With ironic wit and incisive social critique, Tony Labat’s provocative, nonlinear narrative collages confront cultural identity, loss and displacement. Adopting an irreverent, often subversive stance, Labat represents the experience of difference and marginalization from the mediated position of the “outsider,” and deconstructs the codes by which the mass media reinforces cultural mythologies. In his idiosyncratic pastiches of performance, appropriated imagery and unexpected visual metaphors, Labat uses disguise, theatricality, storytelling and role-playing as narrative devices.
Born in Cuba, Labat emigrated to the United States as a teen-ager.
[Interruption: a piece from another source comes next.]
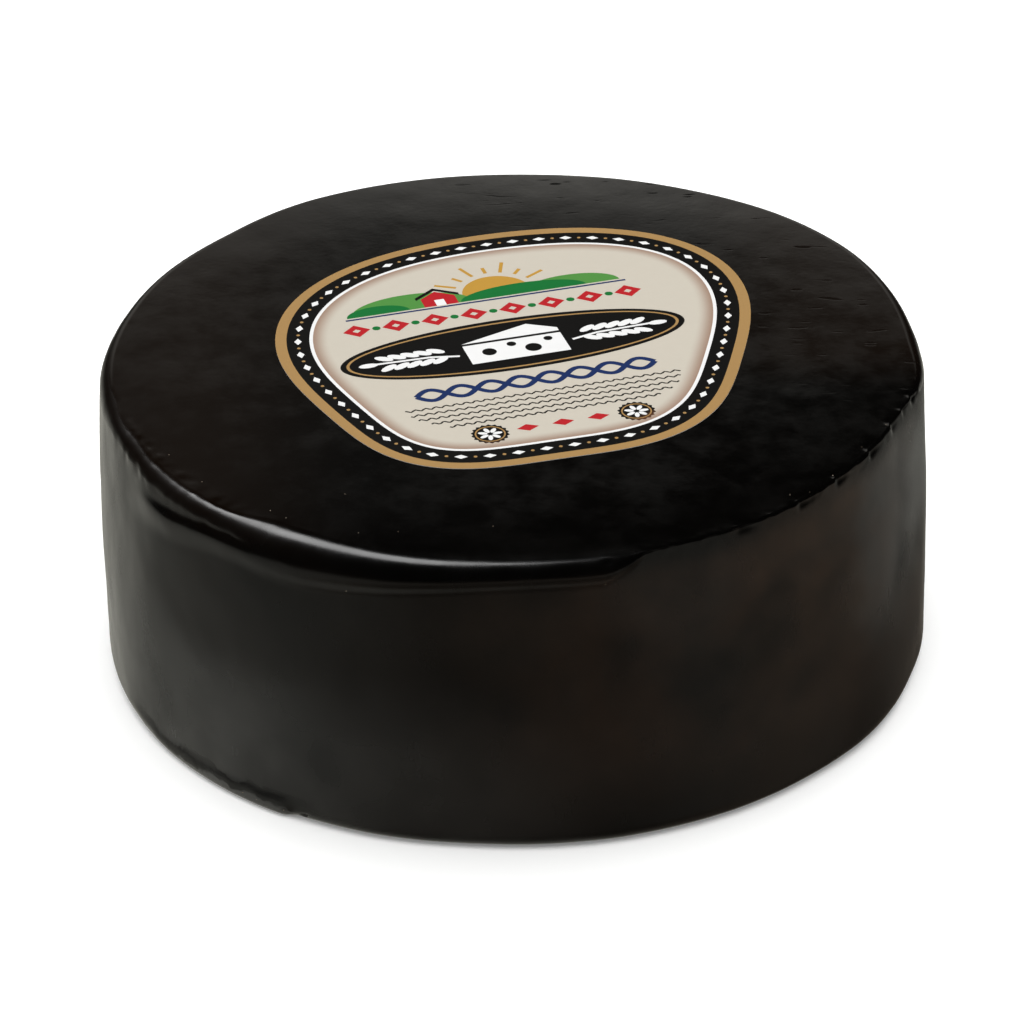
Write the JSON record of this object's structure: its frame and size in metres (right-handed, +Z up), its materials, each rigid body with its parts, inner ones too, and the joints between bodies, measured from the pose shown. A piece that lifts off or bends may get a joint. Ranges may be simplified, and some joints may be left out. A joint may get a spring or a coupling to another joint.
{
  "type": "waxed parmesan cheese wheel",
  "caption": "Whole drum-shaped wheel of hard cheese in a coat of black wax, with a soft, uneven rim and a shield-shaped paper label lying on its flat top.",
  "frame": {"origin": "middle of the flat face the wheel stands on", "axes": "+Z up through the wheel's flat top; the label reads from -Y, and +X is to that reader's right"},
  "size_m": [0.3278, 0.3285, 0.1253],
  "materials": {
    "black_wax": "poured and brushed wax, near black with a warm brown cast, satin, faintly lumpy",
    "printed_paper": "coated label paper, cream field inside a white line, a black ring and a tan edge, soft satin"
  },
  "bodies": {
    "root": {"wheel": "black_wax", "label": "printed_paper"}
  },
  "joints": []
}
His multitextual assemblages use disjunctive structures — stream-of-consciousness visuals and ruptured narrative syntax — that mirror his inquiry into the disorientation and transformation of acculturation. Deftly interweaving the fictive and the real, Labat draws on autobiographical, popular media and historical sources: For example, Ricky Ricardo, the Afro-Cuban folk god Babalu (Babalu, 1980), Cuban boat people (Kikiriki, 1983), and Miami Vice (Mayami: Between Cut and Action, 1986) are all invoked as representations of Latino culture. In all of his video works, Labat uses low-tech video and performance as narrative strategies. At times poignant, at times satirical and assaultive, Labat’s fragmented narratives are unflinching articulations of the politics of cultural alienation.
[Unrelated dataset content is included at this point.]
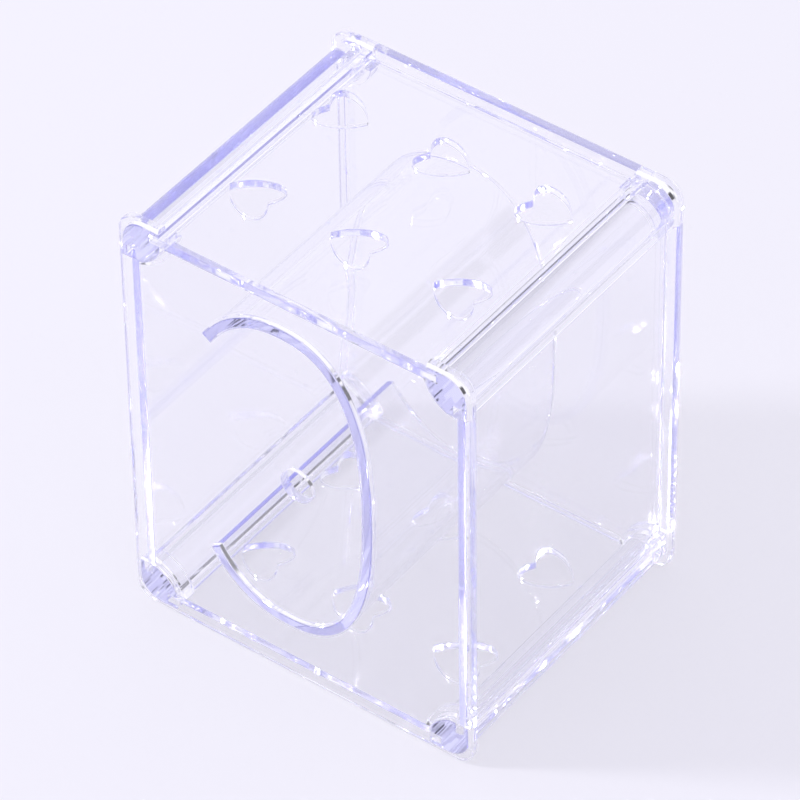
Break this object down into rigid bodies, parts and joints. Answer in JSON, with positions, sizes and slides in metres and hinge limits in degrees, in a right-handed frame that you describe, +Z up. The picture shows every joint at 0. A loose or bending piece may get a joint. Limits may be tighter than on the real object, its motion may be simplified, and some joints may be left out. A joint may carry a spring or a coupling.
{
  "type": "queen cage",
  "caption": "Small clear plastic box with heart-shaped air holes, a top panel that slides out at the front, and a curved inner gate that slides through a C-shaped slot.",
  "frame": {"origin": "centre of the footprint on the surface that the box stands on", "axes": "+Z up, +X along the width, the front plate faces -Y and the rear plate +Y"},
  "size_m": [0.049, 0.041, 0.06],
  "materials": {
    "plate_plastic": "clear, faintly violet, polished, moulded",
    "rail_plastic": "clear, faintly violet, polished, extruded",
    "panel_plastic": "clear, faintly violet, polished sheet"
  },
  "bodies": {
    "case": {"front_plate": "plate_plastic", "rear_plate": "plate_plastic", "rail_top_left": "rail_plastic", "rail_top_right": "rail_plastic", "rail_bottom_left": "rail_plastic", "rail_bottom_right": "rail_plastic", "bottom_panel": "panel_plastic", "left_panel": "panel_plastic", "right_panel": "panel_plastic"},
    "lid": {"top_panel": "panel_plastic"},
    "gate": {"curved_gate": "panel_plastic"}
  },
  "joints": [
    {"name": "lid_slide", "type": "slide", "parent": "case", "child": "lid", "axis": [0, -1, 0], "range_m": [0, 0.036]},
    {"name": "gate_slide", "type": "slide", "parent": "case", "child": "gate", "axis": [0, -1, 0], "range_m": [0, 0.03]}
  ]
}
Labat was born in Havana, Cuba in 1951, and emigrated to the United States in 1966. He received both a B.F.A. and an M.F.A. from the San Francisco Art Institute. He has received numerous awards, including grants and fellowships from the National Endowment for the Arts; Film Arts Foundation, San Francisco; Open Channels, Long Beach Museum of Art; Artspace, San Francisco; and The Fleishhacker Foundation. Labat is currently a faculty member in the Department of Performance and Video at the San Francisco Art Institute. His videos are part of the permanent collections of numerous institutions, including Centre Georges Pompidou, Paris; Kunstmuseum, Bern; Stedelijk Museum, Amsterdam; and the Long Beach Museum of Art, California. His videos and installations have been widely exhibited, at festivals and institutions including the San Francisco Museum of Modern Art; American Film Institute National Video Festival, Los Angeles; The Museum of Modern Art, New York; Bonn Videonale; World Wide Video Festival, The Hague; Australian Centre for Photography, Sydney; Museum of Contemporary Art, Los Angeles; The Institute of Contemporary Art, Boston; Museo de Arte de Ponce, Puerto Rico; and The Kitchen, New York. He lives in San Francisco.